The 625 square kilometre protected forest in Chandrapur called the Tadoba Andhari Tiger Reserve is home to over fifty tigers, a sanctuary that's now shattered by the hostile coal mines that surround it on at least two sides.

Recently the Prime Minster wrote to Maharashtra asking it to notify the crucial buffer zones around tiger parks because in the Tadoba Reserve there is a need for more space.

In fact it was in the crucial tiger corridor in the Lohara village that the Adani coal mine was suppose to come up. There was large scale public protest against the mine. Bandu Dhotre who led the agitation told us, "The mine would have taken up 10,000 acres of tiger habitat. Why just the tiger, it would have taken up the habitat of other animals as well since the tiger corridor would have been completely destroyed."

Permission for the mine was finally denied by the Union Environment Minister.

Buffer zones are specially notified areas around parks or reserve forests that are meant to divide the park from areas of human pressure. Putting a law in place for buffer zones is mandatory, yet the Maharashtra state government has continued to drag its feet on it for over two years.

This division is of vital importance as by law any activity like mining or others that destroy the habitat have to be kept at least ten kilometres from the buffer zone which helps protect the parks habitat.

Without this notification the Tadoba buffer zone is not yet legally out of bounds for mines and industries.

While mining activity is Tadoba's biggest problem, over the last one year, the man-animal conflict has also escalated particularly in the eastern side of the reserve with 14 people and 4 tigers dead.

Harshawardhan Dhanwatey, President of the Tiger Research and Conservation Trust or TRACT, says, "Tadoba has 60 odd villages and 20-25 years ago, the population was not more than 100/80 people.

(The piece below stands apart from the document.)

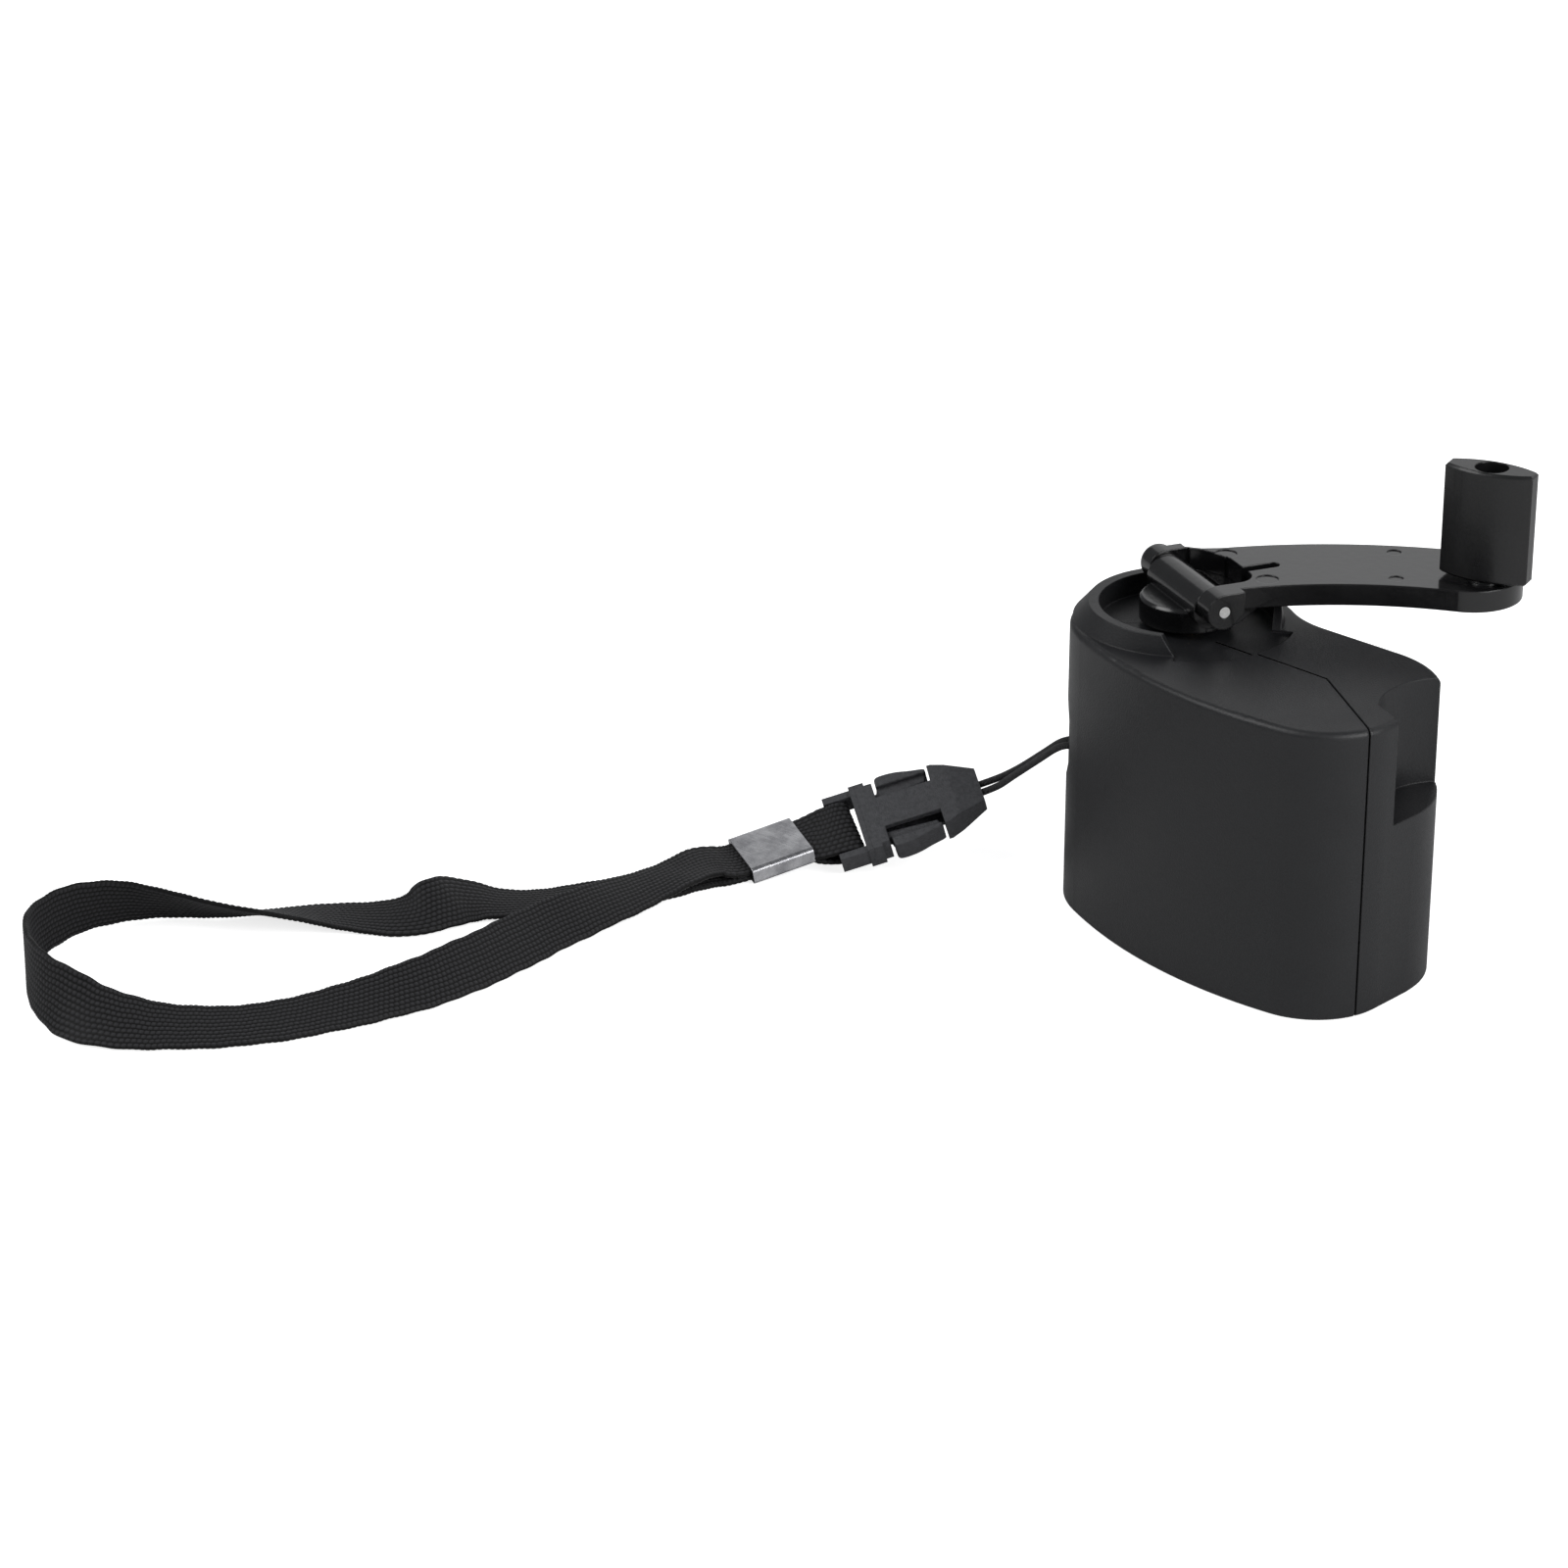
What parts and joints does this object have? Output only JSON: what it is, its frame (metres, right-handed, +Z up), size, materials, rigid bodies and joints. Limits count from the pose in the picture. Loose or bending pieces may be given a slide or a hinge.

Today the population has gone up by three times. The impact of these villages on Tadoba is quite a bit. Grazing a big problem here because there is a lot of cattle that these villages own and it is contributing to the degradation of forest. Clearing of bamboo also contributes to degradation. This lessens the forest cover which in turn lessens the forest cover."

All this also increases the possibility of encounters.

But battling the many problems is not easy given that the team that mans the forest is, itself, understaffed.

"Unfortunately the status of the forest staff is not up to the mark. At present we have 5 RFO postings out of which 3 are vacant and we want to increase the posts of RFOs as well as forest guards. Right now, there are only 34 beats. The size of each beat on an average, therefore, is very large. Almost, one beat guard has to protect an average area of 1848 hectares which is certainly a big area to protect," says Sanjay Thakre, Field Director, Tadoba Andhari Tiger Reserve.

It's a miracle that the tiger population has survived these man-made traps when it desperately needs man-made ecological fillip to thrive and grow.